Learn about the Exit Strategy
A startup would usually have an exit strategy wherein it would either go public or enter into an acquisition agreement with a competitor. Before investing in a startup, learn about its exit strategy. An unclear strategy would indicate that the startup has not kept clear goals. So refrain from investing in the venture.
Learn about the founders and their track record
The success of an early stage startup depends on its founders. You need to find out whether the startup you plan to invest in has the right people sitting at its helm. Check their previous track records, including education, companies and other startups if any, etc. This will help you identify which startups are worth investing in simply by gauging their founders.
Understand the target market
Before investing in a startup, consider its target market. Answer important questions related to the same, including how the startup plans to meet its target customer’s needs, how it plans to beat the competition and how it plans to expand in the market.
The startup you choose to invest in would need to take customer requirements as its main parameter and think of market expansion only later.

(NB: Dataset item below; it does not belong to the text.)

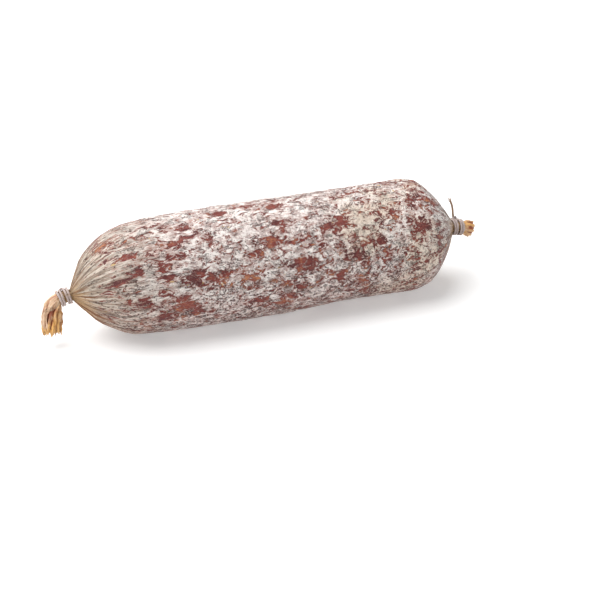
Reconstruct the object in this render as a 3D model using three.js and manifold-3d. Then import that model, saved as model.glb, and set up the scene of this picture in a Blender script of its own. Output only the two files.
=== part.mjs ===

Moreover, the startup would need to find a way to project their competitive advantage to end customers in a reliable manner. Getting to know the startup’s plans in these arenas will help you realize its true potential.
Be Wary of the Structure
Always make it a point to get everything down in written form, even if you happen to be investing for a friend’s startup. You need to understand the underlying business structure and its works in order to stay safe from legal or monetary issues later on.
For instance, a business structure that does not offer the option of LLC (limited liability corporation) would most probably require the investors to take responsibility for debts and other monetary issues. So choose a startup that offers LLC. This would allow you to protect your investment in addition to not worry about being liable for debts and failures later on.
A lot of startup businesses have taken over the market in the past few years. While you may be interested enough to invest in these startups, it is considered wise to take heed of these pointers before doing so in order to protect your investment as well as stay safe from any monetary issues later on.